I just cut a hole in my ceiling to the right diameter with a sawzall (wearing both eye and lung protection), pushed all the insulation away from inside my house (attic entrance is at other end of house + attic is 160ºF) using my hands and a hair dryer to blow the stuff I couldn't reach away, I then attached the appropriate size flange with screws and calking.



22381DSC01271.JPG



Iv since added a backdraft damper to prevent any hot air from coming back down into my home when the fan is off, also as said be careful with old drywall (like mine) being that it contains asbestos.
 

SMARMY ARMY

Member
Thanks everyone I think I got it now. Like usual, overthinking it.

Now the flange for the filter. I know I'm supposed to use the self tapping screws. does that mean I can drill them right in or Should I make a pilot hole? If so Do i need a special bit?
Thanks again
 

NorthernKronic

Grower of fine herbs...
Veteran
Make sure to make a good seal using the weather strip that comes with the filter. No you dont need to pre-drill holes, but it does make thing a lot easier, and you dont need a special bit, find one that is a size smaller than the self tapping screws and your set. Just make sure you get that gasket right for a tight fit, unless you wont be filtering all of your exhaust.... Good luck
 
Y

yamaha_1fan






See the hole to the left of the AC? I used the flange that is in your bottom pic.

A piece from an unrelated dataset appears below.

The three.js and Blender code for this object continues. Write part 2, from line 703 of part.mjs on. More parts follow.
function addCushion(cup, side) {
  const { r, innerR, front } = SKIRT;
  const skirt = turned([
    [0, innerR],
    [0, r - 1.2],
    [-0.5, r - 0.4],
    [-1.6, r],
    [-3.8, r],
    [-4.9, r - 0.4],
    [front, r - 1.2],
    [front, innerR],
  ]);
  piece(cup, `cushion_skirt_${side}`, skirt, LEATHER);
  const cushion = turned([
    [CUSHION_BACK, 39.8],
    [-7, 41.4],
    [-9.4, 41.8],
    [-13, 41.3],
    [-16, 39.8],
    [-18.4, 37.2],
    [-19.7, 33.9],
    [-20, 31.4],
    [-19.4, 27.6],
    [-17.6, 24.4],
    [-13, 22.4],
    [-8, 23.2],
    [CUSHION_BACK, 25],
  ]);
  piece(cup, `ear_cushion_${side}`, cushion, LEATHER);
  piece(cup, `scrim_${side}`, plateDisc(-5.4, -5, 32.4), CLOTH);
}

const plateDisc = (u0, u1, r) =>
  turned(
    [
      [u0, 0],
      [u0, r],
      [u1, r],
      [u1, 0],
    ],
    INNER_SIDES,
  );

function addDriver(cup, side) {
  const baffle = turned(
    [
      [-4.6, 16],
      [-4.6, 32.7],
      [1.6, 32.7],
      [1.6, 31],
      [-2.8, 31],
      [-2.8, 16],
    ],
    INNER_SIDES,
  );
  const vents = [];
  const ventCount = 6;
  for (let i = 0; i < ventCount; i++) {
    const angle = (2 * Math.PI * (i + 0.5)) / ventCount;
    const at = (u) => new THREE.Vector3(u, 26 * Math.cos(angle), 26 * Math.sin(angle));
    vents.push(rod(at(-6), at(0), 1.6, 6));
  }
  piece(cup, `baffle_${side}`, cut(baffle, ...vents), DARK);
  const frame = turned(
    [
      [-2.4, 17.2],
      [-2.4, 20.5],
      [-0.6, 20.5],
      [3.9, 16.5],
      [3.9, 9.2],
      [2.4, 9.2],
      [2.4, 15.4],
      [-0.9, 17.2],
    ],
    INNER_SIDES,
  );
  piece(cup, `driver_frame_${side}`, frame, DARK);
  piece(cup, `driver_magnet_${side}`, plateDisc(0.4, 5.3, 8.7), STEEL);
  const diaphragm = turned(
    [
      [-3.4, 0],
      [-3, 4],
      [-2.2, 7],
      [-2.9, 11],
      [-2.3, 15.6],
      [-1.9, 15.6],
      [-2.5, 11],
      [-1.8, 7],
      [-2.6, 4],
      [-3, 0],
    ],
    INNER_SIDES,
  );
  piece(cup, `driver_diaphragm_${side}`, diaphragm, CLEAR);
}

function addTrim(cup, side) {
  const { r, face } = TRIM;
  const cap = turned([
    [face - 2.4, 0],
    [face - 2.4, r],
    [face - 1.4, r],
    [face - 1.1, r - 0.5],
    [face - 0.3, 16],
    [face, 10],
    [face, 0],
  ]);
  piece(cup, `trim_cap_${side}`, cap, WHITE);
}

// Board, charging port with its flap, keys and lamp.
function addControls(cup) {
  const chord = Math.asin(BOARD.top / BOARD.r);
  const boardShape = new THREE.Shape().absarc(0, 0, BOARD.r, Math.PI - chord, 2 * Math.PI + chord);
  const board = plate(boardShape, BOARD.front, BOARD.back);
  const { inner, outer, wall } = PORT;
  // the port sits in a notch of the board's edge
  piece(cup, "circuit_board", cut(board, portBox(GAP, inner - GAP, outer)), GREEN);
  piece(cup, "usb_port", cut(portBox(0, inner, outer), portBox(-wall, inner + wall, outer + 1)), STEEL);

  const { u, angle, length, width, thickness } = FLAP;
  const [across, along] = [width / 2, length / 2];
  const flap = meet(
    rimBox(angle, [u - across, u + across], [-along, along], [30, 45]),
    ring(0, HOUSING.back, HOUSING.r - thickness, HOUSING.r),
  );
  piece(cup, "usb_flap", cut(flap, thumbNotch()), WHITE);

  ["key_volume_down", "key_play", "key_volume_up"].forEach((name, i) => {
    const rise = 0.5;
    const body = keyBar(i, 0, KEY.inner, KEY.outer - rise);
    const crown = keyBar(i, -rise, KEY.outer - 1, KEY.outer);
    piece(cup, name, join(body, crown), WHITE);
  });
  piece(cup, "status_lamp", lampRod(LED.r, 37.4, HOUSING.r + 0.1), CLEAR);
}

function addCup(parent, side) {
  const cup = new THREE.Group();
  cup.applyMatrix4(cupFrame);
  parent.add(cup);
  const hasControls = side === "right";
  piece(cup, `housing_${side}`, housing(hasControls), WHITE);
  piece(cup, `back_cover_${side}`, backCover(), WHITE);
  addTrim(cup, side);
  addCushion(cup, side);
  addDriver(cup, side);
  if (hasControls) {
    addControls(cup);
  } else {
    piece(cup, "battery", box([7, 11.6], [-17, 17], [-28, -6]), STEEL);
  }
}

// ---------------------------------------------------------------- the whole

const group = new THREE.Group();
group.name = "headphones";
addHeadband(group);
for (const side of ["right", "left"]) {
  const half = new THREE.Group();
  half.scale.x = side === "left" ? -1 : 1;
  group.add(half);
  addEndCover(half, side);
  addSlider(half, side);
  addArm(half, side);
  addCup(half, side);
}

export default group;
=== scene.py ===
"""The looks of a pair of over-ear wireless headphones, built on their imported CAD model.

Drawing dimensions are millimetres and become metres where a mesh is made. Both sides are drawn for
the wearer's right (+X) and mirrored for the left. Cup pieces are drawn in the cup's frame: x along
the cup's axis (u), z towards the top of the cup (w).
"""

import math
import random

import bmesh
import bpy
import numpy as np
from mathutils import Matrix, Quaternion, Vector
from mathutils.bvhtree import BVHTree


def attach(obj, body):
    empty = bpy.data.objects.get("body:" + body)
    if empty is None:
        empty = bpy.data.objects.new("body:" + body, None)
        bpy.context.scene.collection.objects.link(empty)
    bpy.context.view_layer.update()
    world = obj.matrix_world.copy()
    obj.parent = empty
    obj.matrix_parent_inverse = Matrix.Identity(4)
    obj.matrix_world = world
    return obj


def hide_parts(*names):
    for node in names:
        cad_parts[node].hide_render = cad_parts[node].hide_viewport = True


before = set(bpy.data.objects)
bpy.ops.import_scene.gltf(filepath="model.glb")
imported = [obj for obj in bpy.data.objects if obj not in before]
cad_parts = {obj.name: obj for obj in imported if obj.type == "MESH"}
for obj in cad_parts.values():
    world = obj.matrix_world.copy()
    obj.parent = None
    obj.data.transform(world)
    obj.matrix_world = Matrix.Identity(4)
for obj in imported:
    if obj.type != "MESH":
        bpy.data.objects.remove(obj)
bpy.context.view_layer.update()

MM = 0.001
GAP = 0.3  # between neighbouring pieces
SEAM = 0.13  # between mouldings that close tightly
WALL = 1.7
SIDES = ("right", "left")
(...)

Cut a hole and shove that bad boy in there. Make it snug and you wont have to screw the flange in. Then on the other side, just attach your flexible ducting.

I believe they do make 8" clamps. Clamps are in 2 spots st HD. They have clamps in the Venting aisle near all the ducting, then in plumbing

I would just use the self tapping screws. Thats their purpose. If using a screw gun/drill they will go right in.